Скорее всего, зрительно разница в росте между хрупкой по-кошачьи гибкой Дианой и монументальными немецкими солистками производит впечатление юмористического абсурда, сродни некоей народной балладе о звонком соловушке и глухих важных воронах. Наверняка тяжелые неуклюжие движения плохо выученных "ворон" еще более усиливают приступы искренней любви именно к Диане, и выбор Зигфрида естествен и единственно разумен.

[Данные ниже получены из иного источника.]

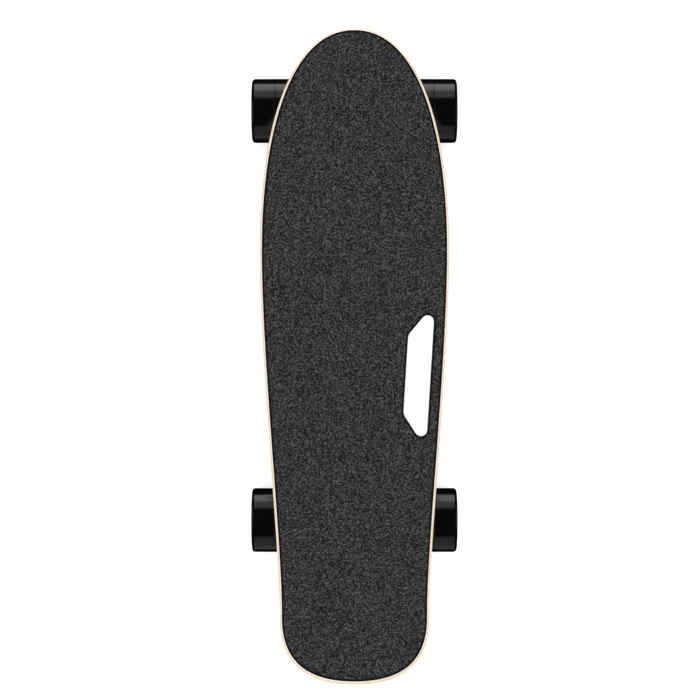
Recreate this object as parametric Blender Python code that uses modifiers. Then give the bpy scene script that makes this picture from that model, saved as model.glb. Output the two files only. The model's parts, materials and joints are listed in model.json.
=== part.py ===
"""Electric skateboard: a short board with a kick tail, one hub motor and its power pack under the deck.

Units are metres. +Z is up, +Y points to the nose and +X to the side with the carry handle.
The origin is on the ground, under the middle of the deck.
"""

import math

import bmesh
import bpy
from mathutils import Matrix, Vector
from mathutils.geometry import interpolate_bezier

# Fits and mesh fineness
GAP = 0.0003  # between pieces that touch on the real board
MERGE = 0.00001
ROUND = 18  # sides of a round piece
FINE_ROUND = 30  # sides of a wheel
SMALL_ROUND = 10  # sides of a bolt, a hole or a cable
SOFT_ANGLE = math.radians(35)  # edges sharper than this are shaded sharp
RIM_ANGLE = math.radians(60)  # edges sharper than this are the rims of a flat plate
INSIDE = 0.99  # keeps the corners of one convex solid just inside another that it is joined to

# Deck seen from above
DECK_LENGTH = 0.700
DECK_HALF_WIDTH = 0.1018
DECK_WIDEST_FROM_NOSE = 0.238
SHOULDER_HALF_WIDTH = 0.0801
SHOULDER_FROM_TAIL = 0.0695
NOSE_TIP_HANDLE = 0.073
NOSE_SIDE_HANDLE = 0.122
WAIST_FRONT_HANDLE = 0.116
WAIST_REAR_HANDLE = 0.077
TAIL_SIDE_HANDLE = 0.0415
TAIL_TIP_HANDLE = 0.0585
OUTLINE_STEPS = 13

# Deck section and kick tail
DECK_THICKNESS = 0.011
DECK_EDGE_RADIUS = 0.004
KICK_ANGLE = math.radians(14)
KICK_RADIUS = 0.150
KICK_FROM_BASEPLATE = 0.0065
BEND_STEPS = 6
GRIP_THICKNESS = 0.0011
GRIP_INSET = 0.0026

# Carry handle: a slanted trapezoid with round corners, its long side outwards
HANDLE_LONG_SIDE = 0.1555
HANDLE_SHORT_SIDE = 0.085
HANDLE_WIDTH = 0.0262
HANDLE_CENTRE_Y = -0.022
HANDLE_FROM_EDGE = 0.0150
HANDLE_TILT = math.radians(3.5)
HANDLE_OUTER_RADIUS = 0.0065
HANDLE_INNER_RADIUS = 0.011
CORNER_STEPS = 6
BLOCK_CORNER_STEPS = 3
TRAY_CORNER_STEPS = 4

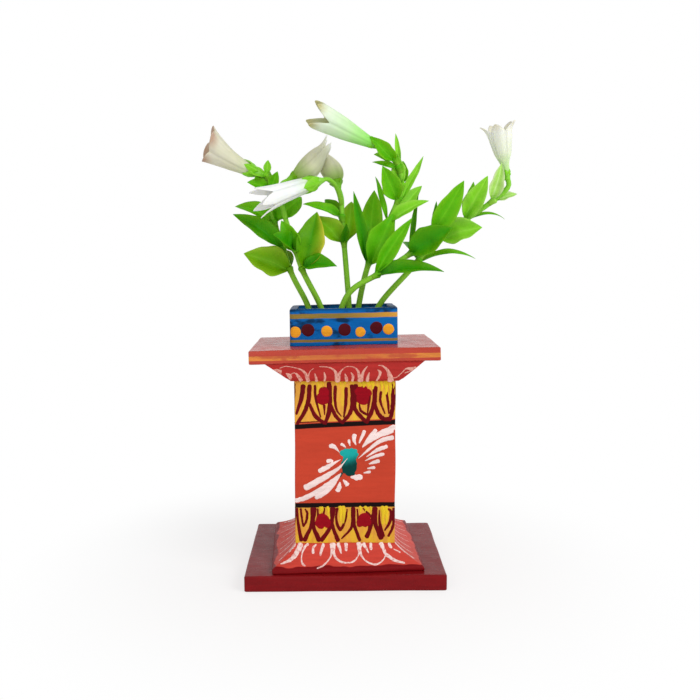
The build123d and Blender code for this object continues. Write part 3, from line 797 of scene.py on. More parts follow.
# White lotus arches on the capital: thin over their tops, which the brush sometimes missed, and heavy
# at their feet.
ARCHES = [
    [(-23.9, 82.7, 0.3), (-21.4, 83.4, 0.4), (-17.8, 82.5, 0.5), (-15.8, 81.5, 0.8), (-14.6, 79.9, 1.2),
     (-13.9, 77.0, 1.6)],
    [(-23.5, 81.8, 0.5), (-23.9, 80.6, 1.1), (-24.4, 80.1, 0.7)],
    [(-21.7, 80.3, 0.5), (-20.6, 79.3, 1.8), (-20.3, 78.0, 1.2)],
    [(-20.4, 79.6, 0.5), (-19.0, 80.5, 0.4), (-18.0, 80.0, 0.4)],
    [(-18.1, 80.2, 0.6), (-17.3, 78.8, 1.3), (-16.5, 77.2, 1.5)],
    [(-13.9, 77.1, 1.0), (-13.6, 79.4, 0.5), (-12.9, 81.2, 0.3), (-11.7, 82.3, 0.25)],
    [(-9.5, 83.0, 0.35), (-6.9, 82.8, 0.4), (-4.9, 82.0, 0.7), (-3.6, 80.3, 1.2), (-3.0, 77.0, 2.1)],
    [(-11.3, 80.1, 0.3), (-11.0, 78.6, 0.9), (-10.8, 77.0, 1.2)],
    [(-7.9, 80.6, 0.4), (-7.6, 78.8, 0.9), (-7.8, 77.0, 0.7)],
    [(-2.7, 77.0, 1.6), (-2.3, 79.9, 1.0), (-1.2, 81.6, 0.5), (0.2, 82.8, 0.4), (2.0, 82.9, 0.4),
     (3.6, 82.3, 0.6), (4.8, 80.7, 1.0), (5.5, 77.1, 1.8)],
    [(-0.2, 79.9, 0.4), (0.2, 78.3, 1.1), (0.4, 77.0, 1.2)],
    [(2.0, 80.5, 0.3), (2.8, 79.0, 1.0), (2.6, 77.0, 1.0)],
    [(5.8, 77.1, 1.7), (6.3, 79.4, 1.2), (7.1, 81.4, 0.8), (8.2, 82.9, 0.3)],
    [(12.3, 83.2, 0.3), (13.9, 82.8, 0.6), (15.6, 81.2, 1.1), (16.6, 79.0, 1.8), (17.0, 77.1, 2.4)],
    [(9.0, 80.5, 0.3), (8.5, 78.8, 1.0), (8.2, 77.0, 1.4)],
    [(12.1, 81.4, 0.4), (13.0, 80.3, 1.1), (12.5, 78.3, 1.0), (11.7, 77.0, 0.6)],
    [(17.4, 77.9, 0.5), (19.2, 78.3, 0.4), (21.0, 80.1, 0.4), (22.4, 81.6, 0.6), (24.0, 81.6, 1.2),
     (26.0, 82.0, 0.8)],
]

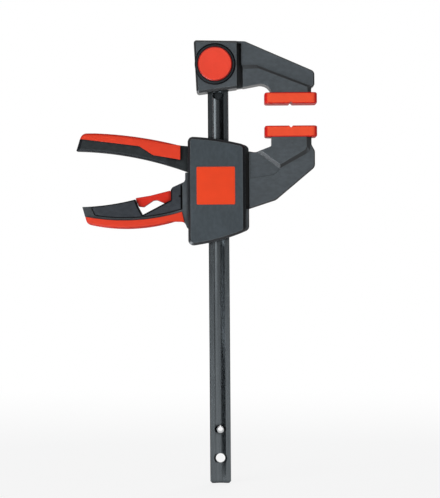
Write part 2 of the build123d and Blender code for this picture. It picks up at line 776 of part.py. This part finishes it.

И я бы сделал то же самое, и все вы несомненно тоже.
Сразу после этого баланчинского чемпионата невест нон-стопом следует черное па-де-де с несущественными изменениями в партии Одили.
В финале балета (шестая картина "Am See") Зигфрид убивает Ротбарта, затем бросается и тонет в озере. Волны выбрасывают его тело на берег, где появляется торжествующая злая Муттер (Apotheosе, это то место где мы всегда плачем, бросая последние прощальные взгляды на Одетту и принца).
В буклете есть такие умные пояснения для немецких знатоков: "... этот знак великого уважения [к Чайковскому] придал ансамблю балета берлинской оперы умение и силу создать танец" и "оркестровка, хореография и экстраординарные достижения всех артистов принесли результатом уникальное единство музыки и танца, сделав балет "Лебединое озеро" даже еще большим событием, чем это было при его создании сто лет назад..."
Вот будет интересно посмотреть, как берлиняне перетряхнут Вагнера в заявленном "Кольце Нибелунгов" и что они при этом напишут.
Диана Вишнева - это супер и своеобразный феномен как танцовщица, и не следует ее толкать на авантюрные выходы в дешевых зарубежных цирках. Просто-напросто давно надо было запустить ее в Мариинское "Лебединое". Пусть станцует его на предстоящем зимнем фестивале в паре с ею любимым Малаховым, или же даже хоть с чертом лысым. Ей Богу, у нас от этого ничего не отвалится, а наоборот вырастет. Чувства радости, восхищения и удовольствия в том числе.
А в берлинском балете наша Дина - это сладкая ягодка-малина посреди картофельной ботвы, и танцуя там - она лишь резко девальвирует свой высокий статус балерины Мариинского театра, единственного и неповторимого явления мирового сценического искусства.